The main reason Mercator's projection became so popular was because of its navigational usefulness; in his map, straight lines represent lines of constant compass bearing. However, in manipulating the map to ensure this feature, the sizes of countries become hugely distorted. In particular, the southern hemisphere appears much smaller than it is in reality.

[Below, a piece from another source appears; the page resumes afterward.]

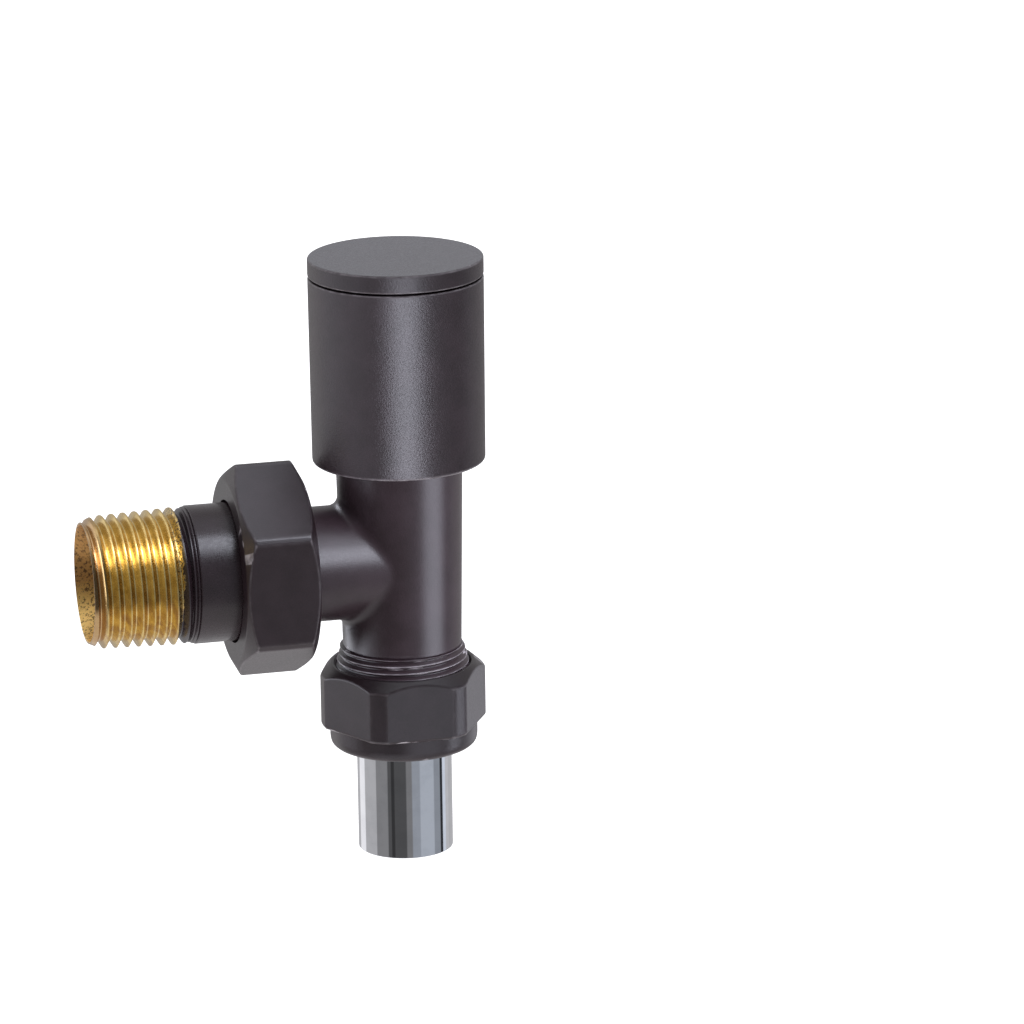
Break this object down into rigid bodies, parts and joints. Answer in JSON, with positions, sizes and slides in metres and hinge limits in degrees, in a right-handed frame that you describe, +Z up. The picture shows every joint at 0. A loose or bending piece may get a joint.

For instance, in the Mercator projection (below), North America looks at least as big, if not slightly larger, than Africa. And Greenland also looks of comparable size.
But in reality, Africa eclipses both. As is apparent in the Gall-Peters equal projection map (below), you can fit North America into Africa and still have space for India, Argentina, Tunisia and some left over. Greenland meanwhile is one-fourteenth the size of the continent.
So Google stands accused of replicating prejudices that show the white man's lands are "bigger" than those of others. Is Google really being hypocritical in violating their so-called motto of "Don't Be Evil"? My guess is that it is again an unconscious decision stemming from not knowing any better being stuck behind computers all day and not really striving to understand other people, places or cultures. Wan then delivers the knockout blow that even if Google knew any better, they still would use the Mercator projection since there isn't anything much of (commercial) interest in the vast African continent from a moneymaking perspective:
Google relies on advertising for almost the entirety of its nearly $60 billion annual income. One way to think of Google's business model is that its massive advertising revenue allows it to offer its services free of charge. But another way to think of it is that the near monopoly the company achieves by providing its ubiquitous services for free gives it the dominance necessary to generate those ad dollars in the first place. Google's corporate motto may be 'Don't Be Evil', but it's bottom line is still 'Make A Profit'.

It is arguably this reality that has led Google to spend massive sums of money on developing Google Maps, but which also affects what is put in and what is left off its maps. "It is telling that some townships in South Africa are just blank spaces on the map," says [cartographer] Brotton...

[I]t is much harder to quickly highlight Google Maps' particularity because there are no real alternatives to which we can look. We can imagine that if all of Google's data and programming ability was suddenly in the hands of a Namibian agriculturalist, a Sahelian nomad or a Senegalese fisherwoman, the maps they would conjure up would be completely different. They might well prioritise soil types over Starbucks, wells over Walmarts and the state of land degradation over panoramic streetviews of American towns. But we can only imagine. As was the case a century ago, it is still just a small group of Western individuals with specific ideas of the world that have the resources to map the world [my emphasis].
And to think that all these years we've been fed a steady diet of white persons' biases by literally grinding Africa small. The cartographer Jerry Broton explains in his book that just as history is written by the victors, so are maps drawn by them to reinforce their biases. I'm saddened but not surprised, and hope this post makes some amends. On this matter we can (correctly) reference Toto:

I know that I must do what's right
As sure as Kilimanjaro rises like Olympus above the Serengeti
I seek to cure what's deep inside, frightened of this thing that I've become...  


UPDATE: It is true that some cartographers do not consider the Gall-Peters projection accurate either and prefer the Robinson projection or the even newer Winkel tripel projection. Fair enough, but keep in mind that both do the same thing as the Gall-Peters projection in rendering Africa significantly larger in relation to Western Europe and North America than the hoary Mercator projection.